Anyway, thanks again to everyone from the forum that have had bandsaws from us in the past, it really has been a pleasure and hopefully I will be able to deal with you all again in the future. 

Ian


----------



## brianhabby (8 Mar 2009)

This is a tragedy Ian, Dragon saws will be very very sorely missed.

I was going to contact you tomorrow as well for a new blade.

regards

Brian


----------



## CHJ (8 Mar 2009)

Sorry to here the news *Ian*, your helpful advice and supply service has been much appreciated, heres hoping you can get back into trading before my stock of blades runs out.
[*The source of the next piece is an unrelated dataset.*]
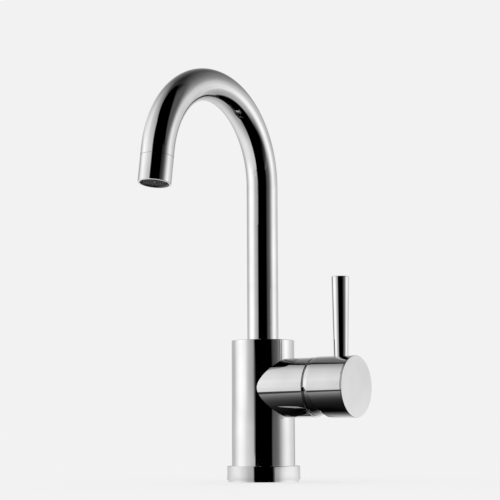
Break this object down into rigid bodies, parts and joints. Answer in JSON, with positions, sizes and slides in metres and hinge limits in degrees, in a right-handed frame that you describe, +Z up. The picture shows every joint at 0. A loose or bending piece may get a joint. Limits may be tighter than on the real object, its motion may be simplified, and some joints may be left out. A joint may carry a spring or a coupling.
{
  "type": "basin mixer tap",
  "caption": "Single lever basin mixer tap: round column, swivelling arched spout, and a side branch with a ceramic disc cartridge, round knob and pin lever.",
  "frame": {"origin": "centre of the column's underside, on the basin's top", "axes": "+Z up along the column; the spout reaches towards -Y, the user's side; the side branch and knob point along +X"},
  "size_m": [0.1006, 0.1641, 0.28],
  "materials": {
    "chrome": "polished",
    "brass": "satin",
    "steel": "satin",
    "rubber": "matte",
    "white_plastic": "satin",
    "grey_plastic": "satin",
    "red_plastic": "satin",
    "ceramic": "polished"
  },
  "bodies": {
    "tap_body": {"body_column": "chrome", "base_ring": "chrome", "base_seal": "rubber", "spout_set_screw": "steel", "lower_slide_ring": "white_plastic", "upper_slide_ring": "white_plastic", "cartridge_base": "grey_plastic", "port_seals": "rubber", "fixed_disc": "ceramic", "cartridge_housing": "white_plastic", "limit_ring": "red_plastic", "cartridge_nut": "brass", "cover_dome": "chrome"},
    "spout": {"spout_tube": "chrome", "spout_stub": "brass", "spout_o_rings": "rubber", "outlet_nipple": "brass", "aerator_collar": "chrome", "aerator_washer": "rubber", "aerator_screen": "steel", "aerator_insert": "grey_plastic"},
    "cartridge_rotor": {"stem_carrier": "white_plastic", "stem_pin": "steel"},
    "handle": {"cartridge_stem": "brass", "handle_knob": "chrome", "handle_screw": "steel", "knob_cap": "chrome", "lever_rod": "chrome"},
    "sliding_disc": {"moving_disc": "ceramic", "disc_driver": "grey_plastic"}
  },
  "joints": [
    {"name": "spout_swivel", "type": "hinge", "parent": "tap_body", "child": "spout", "pos_m": [0, 0, 0.09], "axis": [0, 0, 1], "range_deg": [-60, 60]},
    {"name": "temperature_turn", "type": "hinge", "parent": "tap_body", "child": "cartridge_rotor", "pos_m": [0.0415, 0, 0.0645], "axis": [1, 0, 0], "range_deg": [-45, 45]},
    {"name": "flow_tilt", "type": "hinge", "parent": "cartridge_rotor", "child": "handle", "pos_m": [0.0415, 0, 0.0645], "axis": [0, 1, 0], "range_deg": [0, 25]},
    {"name": "disc_slide", "type": "slide", "parent": "cartridge_rotor", "child": "sliding_disc", "axis": [0, 0, 1], "range_m": [0, 0.0042]}
  ],
  "couplings": [
    {"joint": "disc_slide", "follows": "flow_tilt", "m_per_rad": 0.0095}
  ]
}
Hope to here better news soon.


----------



## mailee (8 Mar 2009)

I know I am not alone in stating how sad this news is Ian. I have used Dragon a lot in the past and have been very happy with the service and the products as a lot of the other guys on here have. I do hope that something arises for the future for you and will certainly miss the service you provided to us woodworkers.


----------



## Lord Nibbo (8 Mar 2009)

I think this is going to be a long and painful thread and there will be plenty here that are going to be pretty sad of this news, I for one really wish you hope for the coming future.


----------



## Paul Chapman (8 Mar 2009)

Very sorry to hear that, Ian  I wish you all the best for the future.

Cheers :wink: 

Paul


----------



## Karl (8 Mar 2009)

Sorry to hear that Ian.

PM sent.

Cheers

Karl


----------



## TrimTheKing (8 Mar 2009)

Ian, that is terrible news for you guys, and also for us on here. This is typical of the current economic state and how the country isn't helping smaller outfits like yourselves.

I am very saddened by this news and wish you all the best for the future and hope your new venture gets the backing you deserve.

Take care and hope to hear from you soon.

Cheers

Mark


----------



## Paul.J (8 Mar 2009)

Very sorry to hear this news Ian  
I wish you well for your future business ventures.


----------



## Oryxdesign (8 Mar 2009)

I was just about to place an order, please let us know if you get something else going. Good luck for the future.


----------



## paulm (8 Mar 2009)

Ian, that's very sad news indeed.

Have always found you extremely helpful and knowledgable and your customer service really couldn't have been better.

I'm afraid the banks are/have been closing funding lines and overdrafts all over the place, totally indiscriminately often, and it's sad to see small businesses have to fold in these difficult times.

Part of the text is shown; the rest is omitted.